Stoke manager Tony Pulis charged his team with his usual formula. They condensed the play, got in Arsenal’s faces, moved it forward quickly and capitalised on those Rory Delap long throws.

It took precisely 68 seconds for that bullet to hit its mark. The midfielder hurled the ball in and, inexplicably, Fuller was unmarked. Lukasz Fabianski hesitated and the striker beat him to the ball to head into the net.

It was telling that, after that moment, it was Campbell who was detailed to deal with Fuller. But the damage was already done.

Arsenal were stunned. Pole-axed. And they continued to reel.
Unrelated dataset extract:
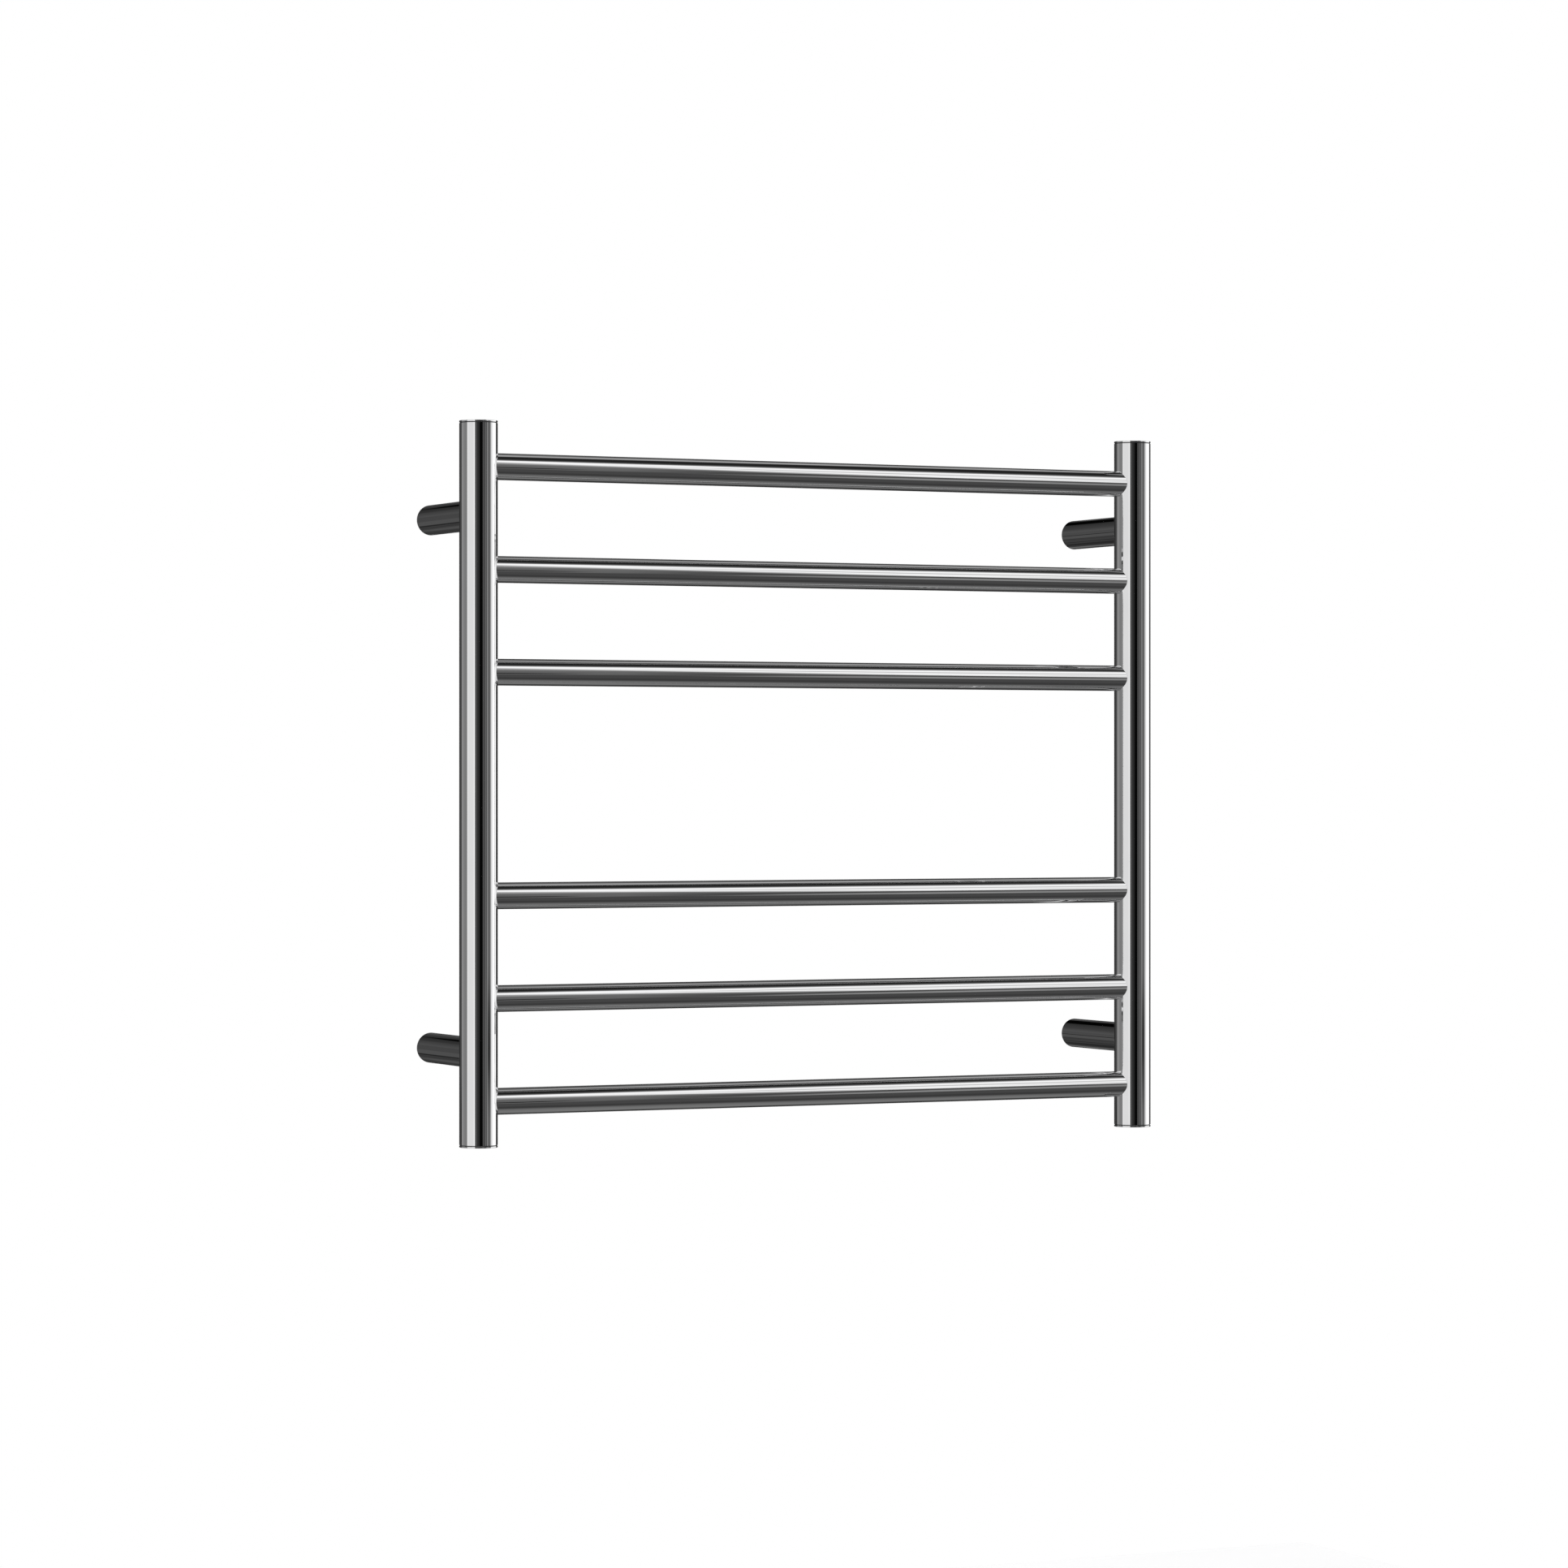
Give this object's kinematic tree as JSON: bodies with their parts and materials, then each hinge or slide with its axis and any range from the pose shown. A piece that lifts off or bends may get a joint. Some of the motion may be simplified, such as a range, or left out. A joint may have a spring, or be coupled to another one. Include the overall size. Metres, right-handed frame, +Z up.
{
  "type": "towel warmer rack",
  "caption": "Wall-hung electric towel warmer: polished round posts and rungs in an upper and a lower group, on stand-off legs that hide the wall fixings and the cable entry.",
  "frame": {"origin": "on the wall plane, at the centre of the rectangle of wall screws", "axes": "+X to the right along the rungs, +Z up along the posts, +Y into the wall, so the front faces -Y"},
  "size_m": [0.65, 0.1219, 0.6],
  "materials": {
    "polished_posts": "polished",
    "polished_rungs": "polished",
    "polished_caps": "polished",
    "polished_legs": "polished",
    "boss_steel": "satin",
    "screw_steel": "satin",
    "bush_rubber": "matte",
    "block_plastic": "satin",
    "contact_brass": "satin",
    "lead_sheath": "satin",
    "cutout_sleeve": "satin",
    "splice_sleeve": "satin",
    "cable_sheath": "matte",
    "earth_sheath": "satin",
    "tinned_brass": "satin"
  },
  "bodies": {
    "root": {"post_left": "polished_posts", "post_right": "polished_posts", "rung_1": "polished_rungs", "rung_2": "polished_rungs", "rung_3": "polished_rungs", "rung_4": "polished_rungs", "rung_5": "polished_rungs", "rung_6": "polished_rungs", "cap_top_left": "polished_caps", "cap_top_right": "polished_caps", "cap_bottom_left": "polished_caps", "cap_bottom_right": "polished_caps", "leg_top_left": "polished_legs", "leg_top_right": "polished_legs", "leg_bottom_left": "polished_legs", "leg_bottom_right": "polished_legs", "wall_boss_top_left": "boss_steel", "wall_boss_top_right": "boss_steel", "wall_boss_bottom_left": "boss_steel", "wall_boss_bottom_right": "boss_steel", "grub_screw_top_left": "screw_steel", "grub_screw_top_right": "screw_steel", "grub_screw_bottom_left": "screw_steel", "grub_screw_bottom_right": "screw_steel", "cable_bush": "bush_rubber", "terminal_block": "block_plastic", "terminal_contacts": "contact_brass", "cold_lead": "lead_sheath", "thermal_cutout": "cutout_sleeve", "lead_splice": "splice_sleeve", "heating_cable": "cable_sheath", "element_end_seal": "splice_sleeve", "earth_lead": "earth_sheath", "earth_tag": "tinned_brass", "earth_stud": "screw_steel", "earth_nut": "screw_steel"}
  },
  "joints": []
}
Fuller easily beat Armand Traoré and cut the ball back for Sidibé, who miscued before, again, the Jamaican tricked into the penalty area. He was caught by Silvestre, tried to stay on his feet but eventually stumbled over.

Referee Martin Atkinson, wrongly, didn’t award a penalty and then stoked Stoke’s anger further by punishing Whitehead for handball.

It seemed a harsh decision, the ball brushing against the player, and it came on the corner of the penalty area. Fabregas rolled the free-kick square to Denilson, who struck a low first-time shot that deflected off the diving Whitehead, and then Danny Collins, to beat Thomas Sorensen.

It rocked Stoke and rallied Arsenal, marshalled superbly by Fabregas. But that soon passed. Still, Stoke didn’t score and Wenger threw on Andrei Arshavin, Eduardo and Aaron Ramsey. Clearly he wanted to avoid a replay? “I did,” he said with a rueful smile, “and it worked”. But not the way he intended.

Just as the home supporters started to become apprehensive, Stoke struck. Sidibé barrelled down the right, beating Traoré, and crossed; Fuller stole in, with Campbell floundering, to head neatly beyond Fabianski.

Suddenly, Arsenal panicked. They charged forward, but were caught again. This time Matthew Etherington darted down the left and Whitehead side-footed home his precise centre. It killed the contest.

“They were stronger than us and we were exposed in the fight,” Wenger admitted. What did Pulis think of that? “It’s a compliment,” he said, clearly ignoring any invitation to get into a spat. “That is enough for me.” It was indeed.